**Collected material**:
........

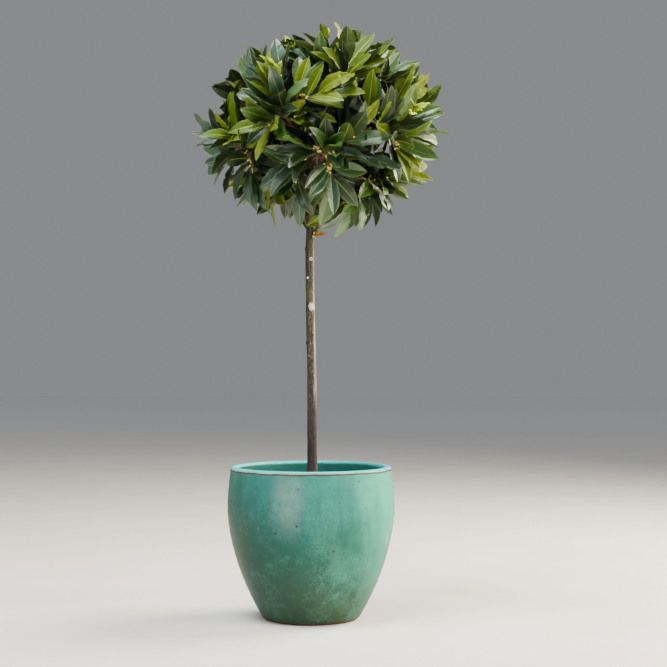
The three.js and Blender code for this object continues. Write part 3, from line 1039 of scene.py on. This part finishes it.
ROWS = (0.0, 0.03, 0.065, 0.1, 0.15, 0.22, 0.31, 0.41, 0.52, 0.62, 0.72, 0.81, 0.89, 0.95, 1.0)
STALK_SHARE = 0.065
STALK_HALF_WIDTH = 1.0
TIP_HALF_WIDTH = 0.35
MIDDLE_COLUMN = 0.55
MARGIN_WIDTH = 0.65
RIB_HALF_WIDTHS = (1.1, 0.25)
RIB_GROOVE = 0.35
UNDERSIDE_DROPS = (0.3, 0.6, 1.4, 1.4, 0.6, 0.3)
EDGE_GIVE = 2


def blade_rings(leaf, draws):
    """The rings of points round a leaf, from its stalk to its tip."""
    length = leaf.length
    half_width = 0.475 * leaf.width * between(0.88, 1.08, draws())
    fold = leaf.fold * length
    bulge = between(0.5, 2.6, draws())
    waves = between(2.6, 4.4, draws())
    wave_height = between(0.8, 3.8, draws())
    wave_starts = (math.tau * draws(), math.tau * draws())
    twist = math.radians(between(-24, 24, draws()))
    bend = between(-0.08, 0.08, draws())
    curl = between(-0.05, 0.12, draws())
    point = between(0.98, 1.16, draws())

    def lift_at(y, half, share):
        """How far the fold, the bulge and the waves lift the blade beside its midrib."""
        out = abs(y) / half
        full = half / half_width
        wave = math.sin(math.tau * waves * share + wave_starts[0 if y > 0 else 1])
        lift = fold * full * out + bulge * full * 4 * out * (1 - out)
        return lift + wave_height * full * out**2 * wave

    rings = []
    for share in ROWS:
        blade = max(0.0, (share - STALK_SHARE) / (1 - STALK_SHARE))
        half = half_width * math.sin(math.pi * blade**point) ** 0.74 if 0 < blade < 1 else 0
        half = max(half, STALK_HALF_WIDTH if share < 0.5 else TIP_HALF_WIDTH)
        rib = min(0.7 * half, between(*RIB_HALF_WIDTHS, share))
        middle = MIDDLE_COLUMN * half
        margin = max(half - MARGIN_WIDTH, 0.86 * half)
        columns = (half, margin, middle, rib, -rib, -middle, -margin, -half)
        drops = [RIB_GROOVE if abs(y) <= rib else 0 for y in columns]
        drops += [min(drop, 0.8 * half) for drop in UNDERSIDE_DROPS]
        section = zip((*columns, *columns[-2:0:-1]), drops)
        angle = twist * share
        rise = leaf.rise(share) - TIP_DROP * leaf.arch * length * share**2
        rise -= curl * length * max(0.0, share - 0.55) ** 2
        ring = []
        for y, drop in section:
            lift = lift_at(y, half, share) - drop
            level = y * math.cos(angle) - lift * math.sin(angle) + bend * length * share**2
            ring.append((share * length, level, y * math.sin(angle) + lift * math.cos(angle) + rise))
        rings.append(ring)
    return rings


def add_blade(shape, leaf, draws):
    """One leaf's blade. A leaf in the painted shade green has no pale midrib or margin."""
    tone = leaf.tone
    rib = RIB_FINISH + (tone in WARM)
    margin = MARGIN_FINISH
    if tone == PAINTED_SHADE:
        rib = margin = DEEP
    under = UNDERSIDE_FINISH + LEAF_GREENS[tone][2]
    strips = [margin, tone, tone, rib, tone, tone, margin, under, under, under, rib, under, under, under]
    rings = leaf.place(np.array(blade_rings(leaf, draws)))
    shape.add_rings(np.clip(rings, BOX_LOW - EDGE_GIVE, BOX_HIGH + EDGE_GIVE), strips)


# Growing the head

taken = Taken(limb_points, limb_radii + LEAF_LIMB_DISTANCE)
sprays_by_mass = [grow_mass(k, taken) for k in range(MASSES)]
tips = [spray.tip for mass in sprays_by_mass for spray in mass]
for k, mass in enumerate(sprays_by_mass):
    mass += grow_twigs(k, mass, tips, taken)
sprays = [spray for mass in sprays_by_mass for spray in mass]

# The least warmth for each green, a second green, and how often a leaf takes the first.
GREENS_BY_WARMTH = [
    (0.66, YELLOW, YELLOW, 1),
    (0.34, OLIVE, OLIVE, 1),
    (0.12, MID, GREY, 0.6),
    (-0.25, BLUE, MID, 0.6),
    (-math.inf, DEEP, BLUE, 0.5),
]
# How far in a leaf's root gets deep green, and its tip the darkest green, as painted shade.
DEEP_AS_SHADE_WITHIN = 0.55
PAINTED_SHADE_WITHIN = 0.7
LEAF_FOLDS = (0.025, 0.075)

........

**Task statement**:
Lines from the start of the material above through the line containing "point = between(0.98, 1.16, draws())" are to be duplicated exactly, and only those.

**The reply**:
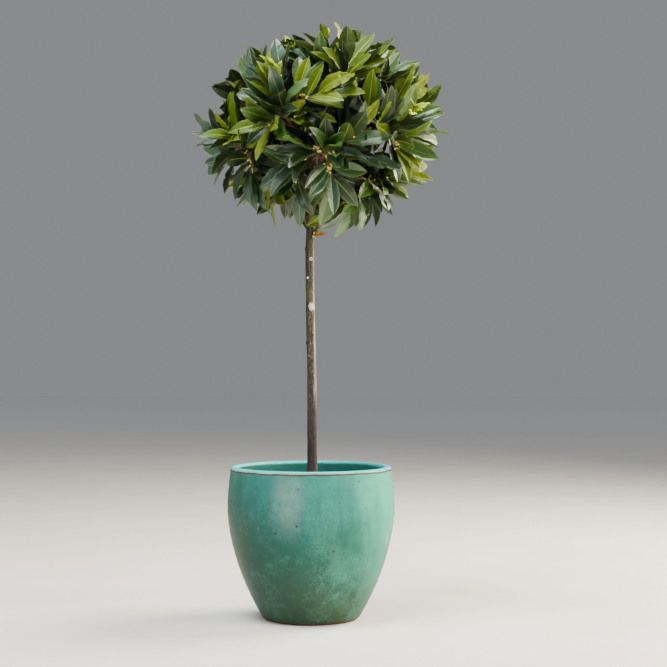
The three.js and Blender code for this object continues. Write part 3, from line 1039 of scene.py on. This part finishes it.
ROWS = (0.0, 0.03, 0.065, 0.1, 0.15, 0.22, 0.31, 0.41, 0.52, 0.62, 0.72, 0.81, 0.89, 0.95, 1.0)
STALK_SHARE = 0.065
STALK_HALF_WIDTH = 1.0
TIP_HALF_WIDTH = 0.35
MIDDLE_COLUMN = 0.55
MARGIN_WIDTH = 0.65
RIB_HALF_WIDTHS = (1.1, 0.25)
RIB_GROOVE = 0.35
UNDERSIDE_DROPS = (0.3, 0.6, 1.4, 1.4, 0.6, 0.3)
EDGE_GIVE = 2


def blade_rings(leaf, draws):
    """The rings of points round a leaf, from its stalk to its tip."""
    length = leaf.length
    half_width = 0.475 * leaf.width * between(0.88, 1.08, draws())
    fold = leaf.fold * length
    bulge = between(0.5, 2.6, draws())
    waves = between(2.6, 4.4, draws())
    wave_height = between(0.8, 3.8, draws())
    wave_starts = (math.tau * draws(), math.tau * draws())
    twist = math.radians(between(-24, 24, draws()))
    bend = between(-0.08, 0.08, draws())
    curl = between(-0.05, 0.12, draws())
    point = between(0.98, 1.16, draws())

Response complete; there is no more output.